Bankers can’t see around corners. What is in their full view is a tiny 90-day delinquency rate of .59%, a mere fraction of the 4.21% delinquency rate in the dark days at the end of 2010. What’s a banker to do? Make dodgier loans, of course. “Some lenders are competing by making riskier loans such as those that finance construction or occupy a “mezzanine” position between first mortgages and equity. In the first quarter of 2017, construction and land loans on bank balance sheets were up 12.8% to $306.1 billion compared with the same period a year earlier, according to loan tracker Trepp LLC,” writes Grant in the WSJ.   
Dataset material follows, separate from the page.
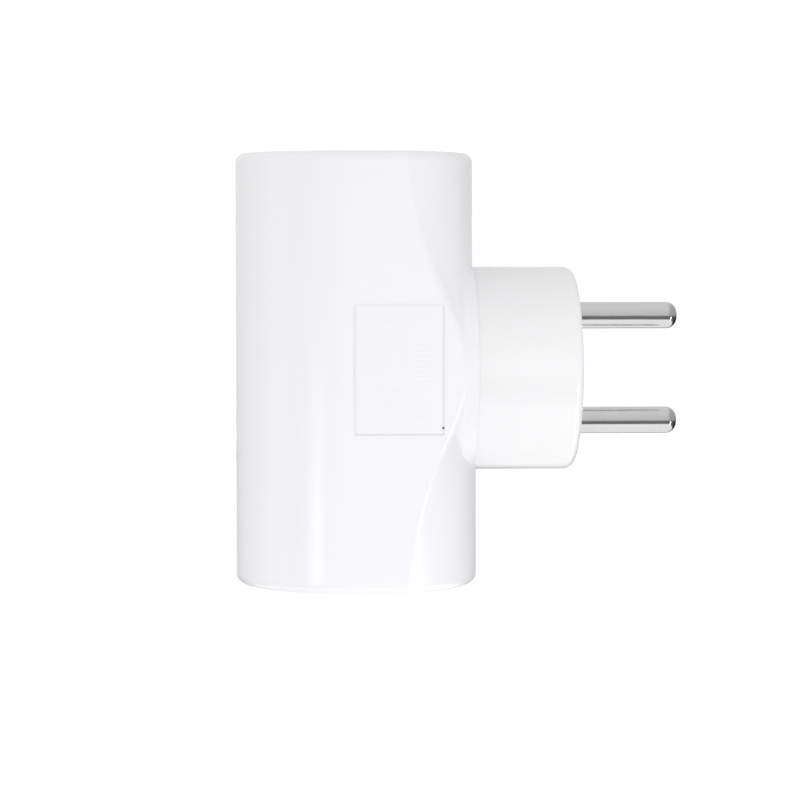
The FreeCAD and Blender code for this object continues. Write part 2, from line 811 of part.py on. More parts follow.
def transformer_bobbin():
    """Bobbin: square tube on the core's middle leg with a flange at each end and a foot on the board."""
    x_mid = power_board_x - bobbin_height / 2
    length = core_width - core_leg - 0.2
    clear = 0.1
    inner = core_leg / 2 + clear
    tube_wall = 0.6
    depth_inner = core_depth / 2 + clear
    flange_y = core_width / 2 - core_leg / 2 - 0.1
    tube = centred((x_mid - depth_inner - tube_wall, x_mid + depth_inner + tube_wall), 0, transformer_z,
                   2 * (inner + tube_wall), length)
    pieces = [tube]
    for side in (-1, 1):
        z = sorted((transformer_z + side * length / 2, transformer_z + side * (length / 2 - tube_wall)))
        pieces.append(block((x_mid - bobbin_height / 2, power_board_x), (-flange_y, flange_y), z))
    hole = centred((x_mid - depth_inner, x_mid + depth_inner), 0, transformer_z, 2 * inner, length + 2)
    return fused(pieces).cut(hole)


def transformer_winding():
    """Taped coil wound on the bobbin between its flanges."""
    x_mid = power_board_x - bobbin_height / 2
    inner_y = core_leg / 2 + 0.7
    inner_x = core_depth / 2 + 0.7
    outer_y = core_width / 2 - core_leg / 2 - 0.3
    outer_x = bobbin_height / 2 - 0.4
    length = core_width - core_leg - 0.2 - 1.2
    solid = centred((x_mid - outer_x, x_mid + outer_x), 0, transformer_z, 2 * outer_y, length)
    solid = solid.makeFillet(1.2, [e for e in solid.Edges if e.BoundBox.ZLength > length * 0.9])
    return solid.cut(centred((x_mid - inner_x, x_mid + inner_x), 0, transformer_z, 2 * inner_y, length + 2))


def bulk_capacitor():
    """High-voltage can capacitor lying along the board, with its rolled groove."""
    radius = 4.9
    z = (-5.5, 9.0)
    x = power_board_x - radius
    y = -7.2
    can = rod_z(x, y, z, radius)
    can = can.makeFillet(0.7, [e for e in can.Edges if e.BoundBox.ZLength < 0.01])
    groove = rod_z(x, y, (z[0] + 1.6, z[0] + 2.3), radius + 1).cut(rod_z(x, y, (z[0], z[1]), radius - 0.4))
    return can.cut(groove)


def output_capacitor():
    """Low-voltage can capacitor lying along the board."""
    radius = 3.1
    z = (-2.5, 8.5)
    x = power_board_x - radius
    can = rod_z(x, 8.2, z, radius)
    can = can.makeFillet(0.5, [e for e in can.Edges if e.BoundBox.ZLength < 0.01])
    groove = rod_z(x, 8.2, (z[0] + 1.2, z[0] + 1.8), radius + 1).cut(rod_z(x, 8.2, z, radius - 0.3))
    return can.cut(groove)


def ring_x(x, y, z, outer, inner):
    """Flat ring about an axis along x."""
    return rod_x(x, y, z, outer).cut(rod_x((x[0] - 1, x[1] + 1), y, z, inner))


def choke_core_ring():
    """Ferrite ring of the line choke."""
    x = (power_board_x - choke_wire - choke_core, power_board_x - choke_wire)
    return ring_x(x, choke_y, choke_z, choke_outer, choke_inner)


def choke_winding(side):
    """One of the two coils on the choke's ring, over an arc on one side."""
    fit = 0.05
    x = (power_board_x - 2 * choke_wire - choke_core, power_board_x)
    coil = ring_x(x, choke_y, choke_z, choke_outer + choke_wire, choke_inner - choke_wire)
    core_x = (power_board_x - choke_wire - choke_core - fit, power_board_x - choke_wire + fit)
    coil = coil.cut(ring_x(core_x, choke_y, choke_z, choke_outer + fit, choke_inner - fit))
    y = sorted((choke_y + side * 0.9, choke_y + side * 20))
    return coil.common(block((x[0] - 1, x[1] + 1), y, (choke_z - 20, choke_z + 20)))


def bridge_rectifier():
    """Flat moulded rectifier."""
    solid = centred((power_board_x - 3.0, power_board_x), 5.2, -18.5, 8.4, 6.4)
    return solid.makeChamfer(0.6, [e for e in solid.Edges if e.BoundBox.XMax < power_board_x - 2.9])


def power_switch_chip():
    """Moulded chip that drives the transformer."""
    return centred((power_board_x - 3.3, power_board_x), 5.4, -9.4, 6.4, 9.2)


def optical_coupler():
    """Small moulded coupler across the isolation gap."""
    return centred((power_board_x - 3.4, power_board_x), 1.3, 4.6, 5.0, 4.6)


def output_diode():
    """Moulded diode lying along the board."""
    return rod_z(power_board_x - 1.6, 11.4, (12.0, 19.0), 1.6)


def output_inductor():
    """Shielded square inductor."""
    solid = centred((power_board_x - 4.0, power_board_x), 10.8, 24.0, 4.8, 5.6)
    return solid.makeChamfer(0.8, [e for e in solid.Edges if e.BoundBox.XLength > 3.9])


def leaded_disc(x_board, direction, centre, flat_axis, radius, thickness, lead_gap):
    """Coated disc on two coated leads. direction is the board's side, flat_axis points through the disc."""
    stand = 1.6
    middle = Vector(x_board + direction * (stand + radius), centre[0], centre[1])
    disc = Part.makeCylinder(radius, thickness, middle - flat_axis * (thickness / 2), flat_axis)
    rims = [e for e in disc.Edges if e.Closed and e.Length > 2 * radius]
    disc = disc.makeFillet(thickness * 0.4, rims)
    spread = X_AXIS.cross(flat_axis) * (lead_gap / 2)
    pieces = [disc]
    for foot in (spread, -spread):
        pieces.append(rod_x(sorted((x_board, middle.x)), middle.y + foot.y, middle.z + foot.z, 0.5))
    return fused(pieces)


def safety_capacitor():
    """Coated disc capacitor across the isolation gap."""
    return leaded_disc(power_board_x, -1, (-10.8, 17.5), Y_AXIS, 3.4, 3.0, 4.0)


# ------------------------------------------------------------------ parts inside the plug
plug_part_y = 9.0
fuse_radius = 4.0
fuse_height = 8.0


def mains_fuse():
    """Round radial fuse in its moulded cap."""
    cap = rod_x((power_back_x, power_back_x + fuse_height), -plug_part_y, 5.4, fuse_radius)
    return cap.makeFillet(0.5, [e for e in cap.Edges if e.BoundBox.XMin > power_back_x + fuse_height - 0.1])


def surge_absorber():
    """Coated disc that clips mains surges."""
    return leaded_disc(power_back_x, 1, (-plug_part_y, -4.6), Z_AXIS, 4.3, 3.8, 5.0)


def filter_capacitor():
    """Boxed capacitor across the mains."""
    solid = centred((power_back_x, power_back_x + 11.5), plug_part_y, 0, 6.0, 13.0)
    return solid.makeFillet(0.5, [e for e in solid.Edges if e.BoundBox.XMin > power_back_x + 11.4])


# ------------------------------------------------------------------ nodes
NODES = {
    "front_cover": front_cover,
    "rear_housing": rear_housing,
    "rating_label": rating_label,
    "plug_body": plug_body,
    "upper_pin": lambda: mains_pin(pin_places[0]),
    "lower_pin": lambda: mains_pin(pin_places[1]),
    "upper_pin_strap": lambda: pin_strap(pin_places[0]),
    "lower_pin_strap": lambda: pin_strap(pin_places[1]),
    "main_board": main_board,
    "power_board": power_board,
    "main_board_screws": main_board_screws,
    "power_board_screws": power_board_screws,
    "link_pins": link_pins,
    "link_header": link_header,
    "insulating_sheet": insulating_sheet,
    "jack_housing": jack_housing,
    "jack_shield": jack_shield,
    "jack_contacts": jack_contacts,
    "pair_button": pair_button,
    "pair_switch_body": pair_switch_body,
    "pair_switch_stem": pair_switch_stem,
    "reset_switch_body": reset_switch_body,
    "reset_switch_stem": reset_switch_stem,
    "status_leds": status_leds,
    "light_guide": light_guide,
    "powerline_chip": powerline_chip,
    "thermal_pad": thermal_pad,
    "heat_sink": heat_sink,
    "memory_chip": memory_chip,
    "clock_crystal": clock_crystal,
    "network_transformer": network_transformer,
    "coupling_core": coupling_core,
    "coupling_winding": coupling_winding,
    "coupling_capacitor": coupling_capacitor,
    "transformer_core": transformer_core,
    "transformer_bobbin": transformer_bobbin,
    "transformer_winding": transformer_winding,
    "bulk_capacitor": bulk_capacitor,
    "output_capacitor": output_capacitor,
    "choke_core": choke_core_ring,
    "choke_winding_left": lambda: choke_winding(-1),
    "choke_winding_right": lambda: choke_winding(1),
    "bridge_rectifier": bridge_rectifier,
    "power_switch_chip": power_switch_chip,
    "optical_coupler": optical_coupler,
    "output_diode": output_diode,
    "output_inductor": output_inductor,
    "safety_capacitor": safety_capacitor,
    "mains_fuse": mains_fuse,
    "surge_absorber": surge_absorber,
    "filter_capacitor": filter_capacitor,
}


def write_nodes():
    """Build every piece, move it to the plug face's frame and write it."""
    os.makedirs("parts", exist_ok=True)
    for name, make in NODES.items():
        shape = make()
        shape.translate(Vector(-body_reach, 0, 0))
        shape.exportStep("parts/" + name + ".step")
        box = shape.BoundBox
        print("%-22s solids %d valid %s volume %9.2f  x %.2f..%.2f y %.2f..%.2f z %.2f..%.2f" % (
            name, len(shape.Solids), shape.isValid(), shape.Volume,
            box.XMin, box.XMax, box.YMin, box.YMax, box.ZMin, box.ZMax))


write_nodes()
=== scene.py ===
"""Looks of the powerline adapter: an upright, round-fronted white body on a round two-pin mains plug.

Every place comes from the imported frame. Sizes are in metres and are fields of the class that uses them.
The row frame is kept: x runs out of the plug face along the pins, z is up, and the label is on the -y side.
"""
import json
import logging
import math
from dataclasses import dataclass
from enum import Enum
from typing import Sequence

import bmesh
import bpy
import numpy as np
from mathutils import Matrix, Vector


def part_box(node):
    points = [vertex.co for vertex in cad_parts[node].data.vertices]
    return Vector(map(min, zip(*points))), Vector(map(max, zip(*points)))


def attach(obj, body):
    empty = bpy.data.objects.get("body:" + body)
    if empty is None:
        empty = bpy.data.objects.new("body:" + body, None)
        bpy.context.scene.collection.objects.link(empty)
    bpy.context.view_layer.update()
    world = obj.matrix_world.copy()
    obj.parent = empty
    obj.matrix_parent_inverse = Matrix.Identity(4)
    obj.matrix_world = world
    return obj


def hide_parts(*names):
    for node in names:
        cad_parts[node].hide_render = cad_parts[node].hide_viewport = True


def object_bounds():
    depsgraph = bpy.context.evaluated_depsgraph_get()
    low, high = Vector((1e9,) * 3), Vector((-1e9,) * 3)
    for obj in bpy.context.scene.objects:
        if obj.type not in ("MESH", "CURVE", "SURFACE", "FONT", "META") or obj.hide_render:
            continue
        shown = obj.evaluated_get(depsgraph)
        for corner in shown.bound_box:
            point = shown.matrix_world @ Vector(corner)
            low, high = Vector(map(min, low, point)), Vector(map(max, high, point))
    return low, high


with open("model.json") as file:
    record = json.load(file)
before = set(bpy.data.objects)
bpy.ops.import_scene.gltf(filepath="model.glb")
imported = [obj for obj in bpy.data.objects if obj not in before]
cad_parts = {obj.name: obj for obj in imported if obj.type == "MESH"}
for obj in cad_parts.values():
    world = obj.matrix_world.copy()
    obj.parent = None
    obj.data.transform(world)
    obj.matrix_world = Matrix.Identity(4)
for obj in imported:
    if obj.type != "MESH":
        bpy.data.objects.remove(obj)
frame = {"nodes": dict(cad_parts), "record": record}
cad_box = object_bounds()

LOG = logging.getLogger("adapter")
SMOOTH_ANGLE = math.radians(32)
WELD = 2e-8
MM = 1000
Points = np.ndarray
Colour = tuple[float, float, float]


# ---------------------------------------------------------------- surfaces
@dataclass(frozen=True)
class Surface:
    """A grid of points, rows by columns, that can close on itself either way."""

    points: Points
    rows_close: bool = False
    columns_close: bool = False
    finish: int = 0

    def faces(self, first: int) -> np.ndarray:
        """Four-sided faces of the grid.

        Args:
            first: number of this grid's first point in the whole mesh.

        Returns:
            An array of faces, four point numbers each.
        """
        rows, columns = self.points.shape[:2]
        number = first + np.arange(rows * columns).reshape(rows, columns)
        if self.rows_close:
            number = np.vstack([number, number[:1]])
        if self.columns_close:
            number = np.hstack([number, number[:, :1]])
        corners = [number[:-1, :-1], number[:-1, 1:], number[1:, 1:], number[1:, :-1]]
        return np.stack(corners, axis=-1).reshape(-1, 4)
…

In the meantime a wall of loosely-underwritten, boom-time debt with ten-year maturities are coming due this year. And despite the run-up in values, many borrowers can’t retire these loans. Grant reported last November, “In all, Morningstar Credit Ratings LLC predicts borrowers won’t be able to pay off roughly 40% of the commercial mortgage-backed securities loans coming due [in 2017]. Suburban office properties and shopping centers are being hit particularly hard, said Edward Dittmer, a Morningstar vice president.”

Donald Trump promised to repeal Dodd-Frank, but he’s developed a taste for firing missiles instead. An activity he can order with dinner at War-a-Lago. So the pride of Messrs. Dodd and Frank requiring issuers of commercial mortgage-backed securities to keep at least 5% of the securities they cobble together makes “borrowing more costly and complicated, raising the chances that some property owners won’t be able to refinance loans from the boom years,” Grant speculates.

Low rates have made lenders, not only stay too long at the dance, but believe the party has just begun. The Journal notes that ING just reopened its real estate unit two years ago after shuttering it following the real estate collapse in 2008. Peter Grant mentions a Financial Times quote of Chandler Howard, CEO of Liberty Bank, in Middletown, Conn., on the speculative tone of present-day commercial real-estate lending: “When we’re trying to compete, we see term sheets coming through with interest-only transactions, terms going out longer and longer, some loosening of guarantees.”

Bankers are always the last to know.